DO THIS — Return the lines exactly as they stand, from the first of the material through the line containing "obj.data.transform(world)".

DATASET SECTION —
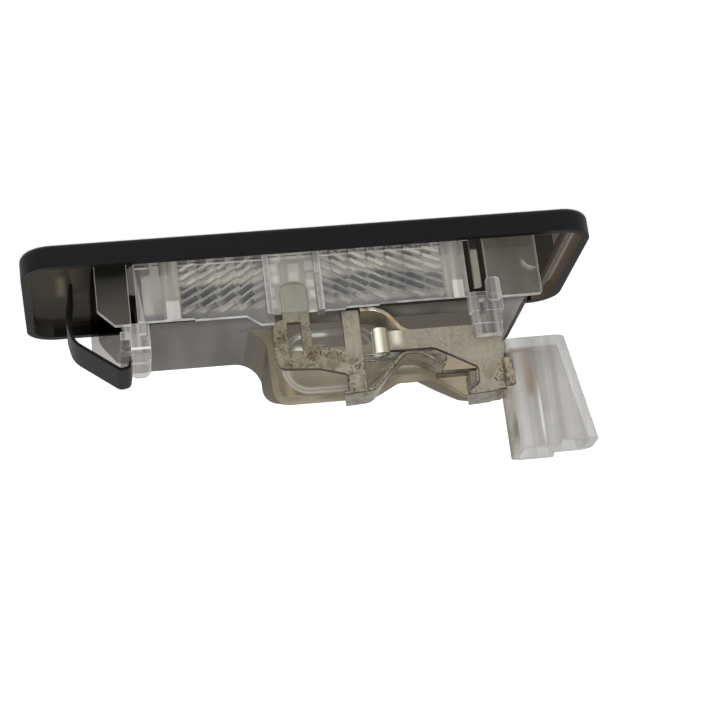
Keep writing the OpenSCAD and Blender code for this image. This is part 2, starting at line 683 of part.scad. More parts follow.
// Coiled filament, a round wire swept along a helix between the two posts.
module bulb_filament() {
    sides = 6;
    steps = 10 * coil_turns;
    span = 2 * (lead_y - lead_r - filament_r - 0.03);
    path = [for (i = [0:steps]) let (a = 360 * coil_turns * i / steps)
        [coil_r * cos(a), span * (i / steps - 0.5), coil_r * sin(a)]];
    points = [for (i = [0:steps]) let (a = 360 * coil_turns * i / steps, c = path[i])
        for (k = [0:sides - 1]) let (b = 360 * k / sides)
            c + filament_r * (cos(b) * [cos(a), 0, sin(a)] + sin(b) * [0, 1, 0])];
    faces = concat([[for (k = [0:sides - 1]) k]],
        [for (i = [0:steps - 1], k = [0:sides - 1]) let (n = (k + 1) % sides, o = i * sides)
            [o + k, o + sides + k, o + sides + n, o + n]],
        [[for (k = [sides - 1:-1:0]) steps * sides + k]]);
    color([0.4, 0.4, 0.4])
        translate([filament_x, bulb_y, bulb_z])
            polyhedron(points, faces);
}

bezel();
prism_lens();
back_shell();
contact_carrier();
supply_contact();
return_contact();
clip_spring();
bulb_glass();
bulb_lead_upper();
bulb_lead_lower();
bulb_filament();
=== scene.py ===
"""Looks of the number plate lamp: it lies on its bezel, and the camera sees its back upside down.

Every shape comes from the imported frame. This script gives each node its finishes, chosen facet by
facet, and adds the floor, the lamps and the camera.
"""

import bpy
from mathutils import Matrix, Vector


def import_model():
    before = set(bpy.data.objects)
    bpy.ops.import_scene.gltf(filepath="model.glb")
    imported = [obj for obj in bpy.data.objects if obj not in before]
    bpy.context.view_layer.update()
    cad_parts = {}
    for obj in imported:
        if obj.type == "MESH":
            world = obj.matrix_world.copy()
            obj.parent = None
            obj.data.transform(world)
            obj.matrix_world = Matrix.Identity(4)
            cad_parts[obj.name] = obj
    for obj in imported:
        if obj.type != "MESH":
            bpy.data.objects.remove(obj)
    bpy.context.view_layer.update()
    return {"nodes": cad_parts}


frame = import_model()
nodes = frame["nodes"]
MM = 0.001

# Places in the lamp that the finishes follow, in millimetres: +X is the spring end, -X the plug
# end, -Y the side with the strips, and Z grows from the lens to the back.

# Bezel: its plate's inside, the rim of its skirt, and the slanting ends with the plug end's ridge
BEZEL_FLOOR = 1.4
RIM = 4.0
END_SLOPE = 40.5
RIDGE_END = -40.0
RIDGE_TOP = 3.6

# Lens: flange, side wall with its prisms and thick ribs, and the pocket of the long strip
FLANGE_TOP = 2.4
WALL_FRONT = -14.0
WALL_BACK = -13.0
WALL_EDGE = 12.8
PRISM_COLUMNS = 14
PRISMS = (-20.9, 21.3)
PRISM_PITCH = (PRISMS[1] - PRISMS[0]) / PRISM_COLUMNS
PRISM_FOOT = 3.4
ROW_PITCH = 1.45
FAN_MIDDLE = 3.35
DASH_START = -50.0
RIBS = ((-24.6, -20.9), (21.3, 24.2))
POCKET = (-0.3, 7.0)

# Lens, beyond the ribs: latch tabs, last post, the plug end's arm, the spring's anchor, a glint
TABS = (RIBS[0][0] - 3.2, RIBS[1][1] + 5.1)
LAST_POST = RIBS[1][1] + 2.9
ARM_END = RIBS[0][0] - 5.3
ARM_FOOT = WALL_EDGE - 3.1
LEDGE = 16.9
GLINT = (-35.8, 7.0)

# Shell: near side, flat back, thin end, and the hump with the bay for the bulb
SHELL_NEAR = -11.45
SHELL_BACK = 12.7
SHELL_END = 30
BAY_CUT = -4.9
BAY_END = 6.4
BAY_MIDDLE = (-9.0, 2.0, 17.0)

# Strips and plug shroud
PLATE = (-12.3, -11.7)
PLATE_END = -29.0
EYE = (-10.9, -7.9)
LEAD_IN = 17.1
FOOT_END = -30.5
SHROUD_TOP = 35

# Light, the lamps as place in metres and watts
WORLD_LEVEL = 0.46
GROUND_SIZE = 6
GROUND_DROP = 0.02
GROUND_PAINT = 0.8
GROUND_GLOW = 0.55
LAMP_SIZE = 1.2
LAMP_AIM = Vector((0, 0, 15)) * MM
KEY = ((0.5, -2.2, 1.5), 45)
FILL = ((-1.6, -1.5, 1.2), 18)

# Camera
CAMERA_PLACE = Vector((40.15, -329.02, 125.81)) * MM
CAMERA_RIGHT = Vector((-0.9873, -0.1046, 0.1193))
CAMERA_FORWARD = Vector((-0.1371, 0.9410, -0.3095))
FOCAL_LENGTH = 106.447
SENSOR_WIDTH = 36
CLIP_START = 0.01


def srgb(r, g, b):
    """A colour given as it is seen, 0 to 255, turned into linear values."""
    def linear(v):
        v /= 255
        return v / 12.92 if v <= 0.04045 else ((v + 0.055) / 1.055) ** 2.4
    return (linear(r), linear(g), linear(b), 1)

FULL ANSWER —
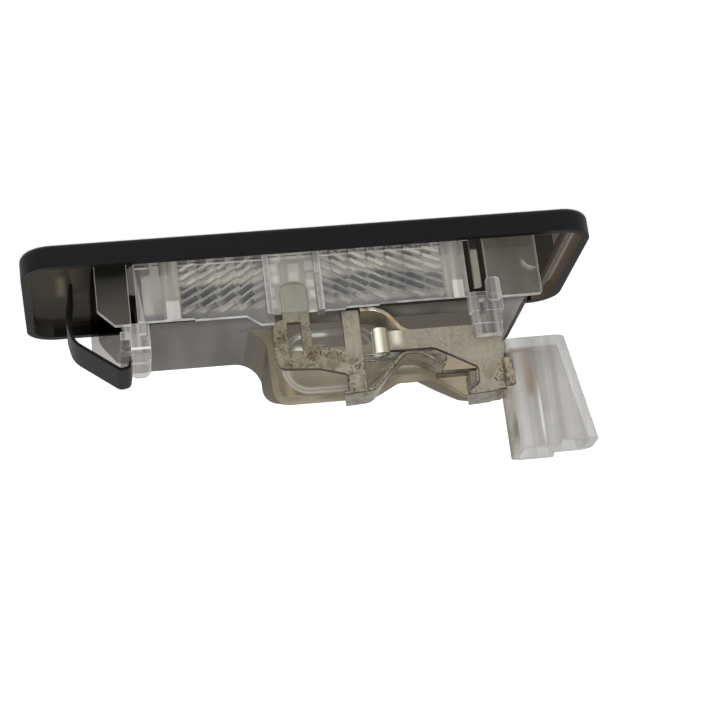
Keep writing the OpenSCAD and Blender code for this image. This is part 2, starting at line 683 of part.scad. More parts follow.
// Coiled filament, a round wire swept along a helix between the two posts.
module bulb_filament() {
    sides = 6;
    steps = 10 * coil_turns;
    span = 2 * (lead_y - lead_r - filament_r - 0.03);
    path = [for (i = [0:steps]) let (a = 360 * coil_turns * i / steps)
        [coil_r * cos(a), span * (i / steps - 0.5), coil_r * sin(a)]];
    points = [for (i = [0:steps]) let (a = 360 * coil_turns * i / steps, c = path[i])
        for (k = [0:sides - 1]) let (b = 360 * k / sides)
            c + filament_r * (cos(b) * [cos(a), 0, sin(a)] + sin(b) * [0, 1, 0])];
    faces = concat([[for (k = [0:sides - 1]) k]],
        [for (i = [0:steps - 1], k = [0:sides - 1]) let (n = (k + 1) % sides, o = i * sides)
            [o + k, o + sides + k, o + sides + n, o + n]],
        [[for (k = [sides - 1:-1:0]) steps * sides + k]]);
    color([0.4, 0.4, 0.4])
        translate([filament_x, bulb_y, bulb_z])
            polyhedron(points, faces);
}

bezel();
prism_lens();
back_shell();
contact_carrier();
supply_contact();
return_contact();
clip_spring();
bulb_glass();
bulb_lead_upper();
bulb_lead_lower();
bulb_filament();
=== scene.py ===
"""Looks of the number plate lamp: it lies on its bezel, and the camera sees its back upside down.

Every shape comes from the imported frame. This script gives each node its finishes, chosen facet by
facet, and adds the floor, the lamps and the camera.
"""

import bpy
from mathutils import Matrix, Vector


def import_model():
    before = set(bpy.data.objects)
    bpy.ops.import_scene.gltf(filepath="model.glb")
    imported = [obj for obj in bpy.data.objects if obj not in before]
    bpy.context.view_layer.update()
    cad_parts = {}
    for obj in imported:
        if obj.type == "MESH":
            world = obj.matrix_world.copy()
            obj.parent = None
            obj.data.transform(world)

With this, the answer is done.